A theoretical understanding of self-paced learning

Self-paced learning (SPL) is a recently proposed methodology designed by mimicking through the learning principle of humans/animals. A variety of SPL realization schemes have been designed for different computer vision and pattern recognition tasks, and empirically demonstrated to be effective in these applications. However, the literature is in lack of the theoretical understanding of SPL. Regarding this research gap, this study attempts to provide some new theoretical understanding of the SPL scheme. Specifically, we prove that the solution strategy on SPL accords with a majorization minimization algorithm implemented on an implicit objective function.
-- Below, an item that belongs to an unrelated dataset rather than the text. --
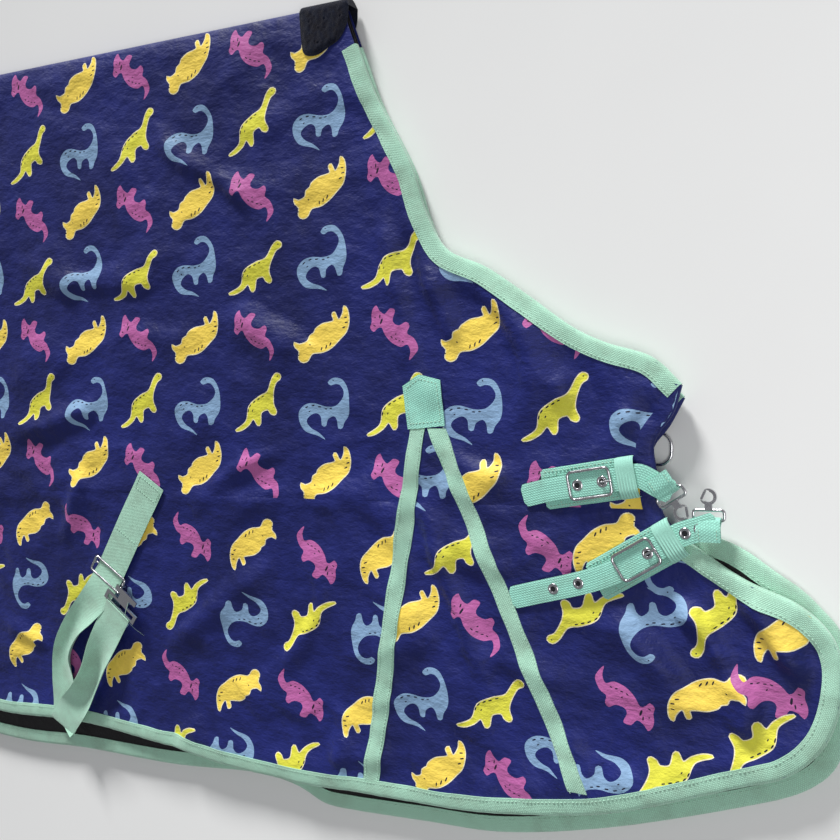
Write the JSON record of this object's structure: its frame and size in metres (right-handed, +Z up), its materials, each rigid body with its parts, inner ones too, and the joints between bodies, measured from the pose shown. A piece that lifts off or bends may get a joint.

Furthermore, we found that the loss function contained in this implicit objective has a similar configuration with the non-convex regularized penalty (NCRP) known in statistics and machine learning. Such connection inspires us to discover more intrinsic relationships between the SPL regimes and the NCRP forms, like smoothly clipped absolute deviation (SCAD), logarithmic penalty (LOG) and non-convex exponential penalty (EXP). The insight of the robustness under SPL can then be finely explained. We also analyze the capability of SPL regarding its easy loss-prior-embedding property, and provide an insightful interpretation of the effectiveness mechanism under current SPL variations. Moreover, we design a group-partial-order loss prior, which is especially useful for weakly labeled large-scale data processing tasks. By applying SPL with this loss prior to the FCVID dataset, which is currently one of the largest manually annotated video dataset, our method achieves state-of-the-art performance above existing methods, which further supports the proposed theoretical arguments.